* _What the task asks_:
Copy out exactly each line from the line with "Continue the three.js" through the last line of the material below.

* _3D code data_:
§ §
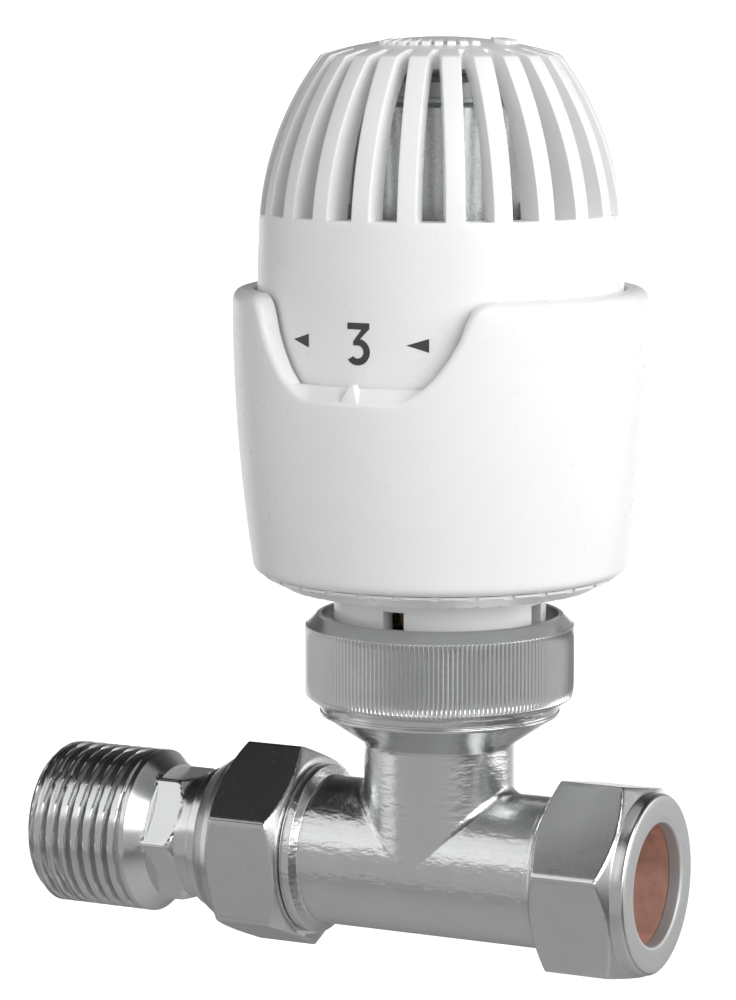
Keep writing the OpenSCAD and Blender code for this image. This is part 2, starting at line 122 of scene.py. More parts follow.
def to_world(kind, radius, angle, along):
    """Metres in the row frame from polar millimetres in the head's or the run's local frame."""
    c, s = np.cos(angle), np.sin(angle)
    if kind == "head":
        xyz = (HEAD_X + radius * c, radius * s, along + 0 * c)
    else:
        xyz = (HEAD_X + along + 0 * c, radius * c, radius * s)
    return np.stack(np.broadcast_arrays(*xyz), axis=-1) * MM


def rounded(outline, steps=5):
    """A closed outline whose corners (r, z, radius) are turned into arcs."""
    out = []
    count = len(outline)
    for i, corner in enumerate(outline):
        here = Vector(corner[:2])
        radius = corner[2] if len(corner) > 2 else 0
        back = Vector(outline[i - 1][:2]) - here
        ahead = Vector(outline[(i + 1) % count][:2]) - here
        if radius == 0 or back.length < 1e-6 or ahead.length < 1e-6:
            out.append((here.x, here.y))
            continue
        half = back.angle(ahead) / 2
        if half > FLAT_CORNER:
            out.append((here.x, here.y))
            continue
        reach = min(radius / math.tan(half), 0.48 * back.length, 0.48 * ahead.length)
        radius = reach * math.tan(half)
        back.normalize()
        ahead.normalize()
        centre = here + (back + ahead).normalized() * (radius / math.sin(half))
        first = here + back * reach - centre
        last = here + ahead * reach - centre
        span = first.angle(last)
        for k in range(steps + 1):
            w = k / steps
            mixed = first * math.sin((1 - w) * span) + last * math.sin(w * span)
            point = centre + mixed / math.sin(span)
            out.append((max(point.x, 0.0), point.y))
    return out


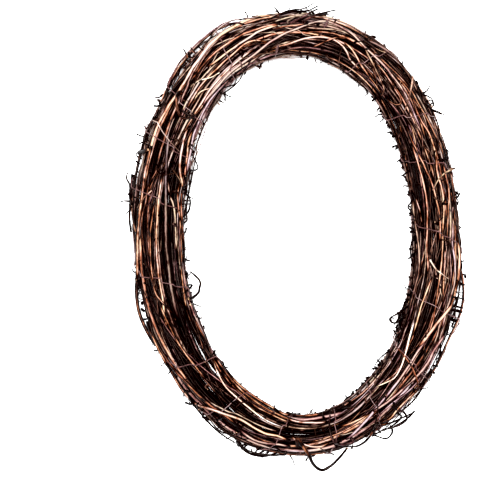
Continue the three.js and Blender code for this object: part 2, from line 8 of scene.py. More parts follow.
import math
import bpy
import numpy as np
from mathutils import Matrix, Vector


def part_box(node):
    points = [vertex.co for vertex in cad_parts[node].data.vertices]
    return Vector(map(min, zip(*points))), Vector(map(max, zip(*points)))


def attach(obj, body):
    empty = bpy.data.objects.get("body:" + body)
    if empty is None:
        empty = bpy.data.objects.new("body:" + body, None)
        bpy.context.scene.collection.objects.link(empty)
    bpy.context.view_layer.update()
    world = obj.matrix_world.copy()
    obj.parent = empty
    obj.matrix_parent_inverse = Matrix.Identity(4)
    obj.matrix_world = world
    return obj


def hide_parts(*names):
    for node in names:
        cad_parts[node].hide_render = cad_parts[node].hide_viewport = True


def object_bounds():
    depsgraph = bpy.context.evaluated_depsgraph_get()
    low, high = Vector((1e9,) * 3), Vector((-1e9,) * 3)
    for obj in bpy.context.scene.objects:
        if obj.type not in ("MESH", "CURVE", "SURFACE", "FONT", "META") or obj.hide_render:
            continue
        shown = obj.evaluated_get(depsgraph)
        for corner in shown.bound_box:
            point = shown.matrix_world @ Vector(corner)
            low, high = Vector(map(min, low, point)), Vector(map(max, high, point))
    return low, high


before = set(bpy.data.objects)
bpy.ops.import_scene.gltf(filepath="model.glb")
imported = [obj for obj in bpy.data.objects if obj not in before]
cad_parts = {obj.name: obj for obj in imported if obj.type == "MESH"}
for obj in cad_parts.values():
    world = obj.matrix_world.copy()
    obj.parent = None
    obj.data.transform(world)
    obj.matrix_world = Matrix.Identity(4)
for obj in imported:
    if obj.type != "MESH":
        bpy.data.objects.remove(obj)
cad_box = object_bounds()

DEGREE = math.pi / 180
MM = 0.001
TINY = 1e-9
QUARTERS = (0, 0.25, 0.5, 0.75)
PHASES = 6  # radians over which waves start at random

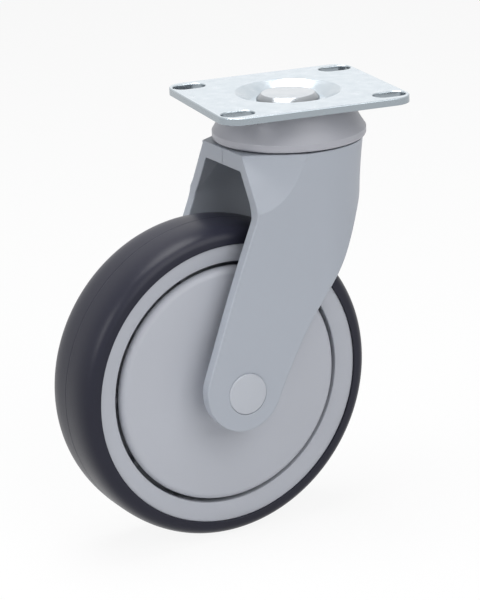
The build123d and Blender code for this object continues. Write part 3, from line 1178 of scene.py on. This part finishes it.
§ §
* _Answer to the problem_:
Continue the three.js and Blender code for this object: part 2, from line 8 of scene.py. More parts follow.
import math
import bpy
import numpy as np
from mathutils import Matrix, Vector


def part_box(node):
    points = [vertex.co for vertex in cad_parts[node].data.vertices]
    return Vector(map(min, zip(*points))), Vector(map(max, zip(*points)))


def attach(obj, body):
    empty = bpy.data.objects.get("body:" + body)
    if empty is None:
        empty = bpy.data.objects.new("body:" + body, None)
        bpy.context.scene.collection.objects.link(empty)
    bpy.context.view_layer.update()
    world = obj.matrix_world.copy()
    obj.parent = empty
    obj.matrix_parent_inverse = Matrix.Identity(4)
    obj.matrix_world = world
    return obj


def hide_parts(*names):
    for node in names:
        cad_parts[node].hide_render = cad_parts[node].hide_viewport = True


def object_bounds():
    depsgraph = bpy.context.evaluated_depsgraph_get()
    low, high = Vector((1e9,) * 3), Vector((-1e9,) * 3)
    for obj in bpy.context.scene.objects:
        if obj.type not in ("MESH", "CURVE", "SURFACE", "FONT", "META") or obj.hide_render:
            continue
        shown = obj.evaluated_get(depsgraph)
        for corner in shown.bound_box:
            point = shown.matrix_world @ Vector(corner)
            low, high = Vector(map(min, low, point)), Vector(map(max, high, point))
    return low, high


before = set(bpy.data.objects)
bpy.ops.import_scene.gltf(filepath="model.glb")
imported = [obj for obj in bpy.data.objects if obj not in before]
cad_parts = {obj.name: obj for obj in imported if obj.type == "MESH"}
for obj in cad_parts.values():
    world = obj.matrix_world.copy()
    obj.parent = None
    obj.data.transform(world)
    obj.matrix_world = Matrix.Identity(4)
for obj in imported:
    if obj.type != "MESH":
        bpy.data.objects.remove(obj)
cad_box = object_bounds()

DEGREE = math.pi / 180
MM = 0.001
TINY = 1e-9
QUARTERS = (0, 0.25, 0.5, 0.75)
PHASES = 6  # radians over which waves start at random

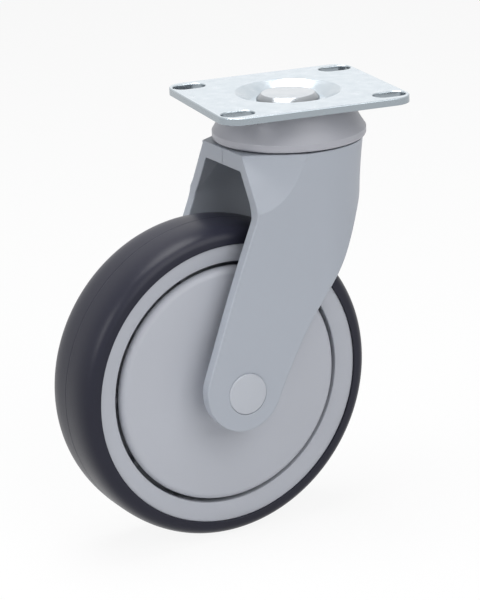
The build123d and Blender code for this object continues. Write part 3, from line 1178 of scene.py on. This part finishes it.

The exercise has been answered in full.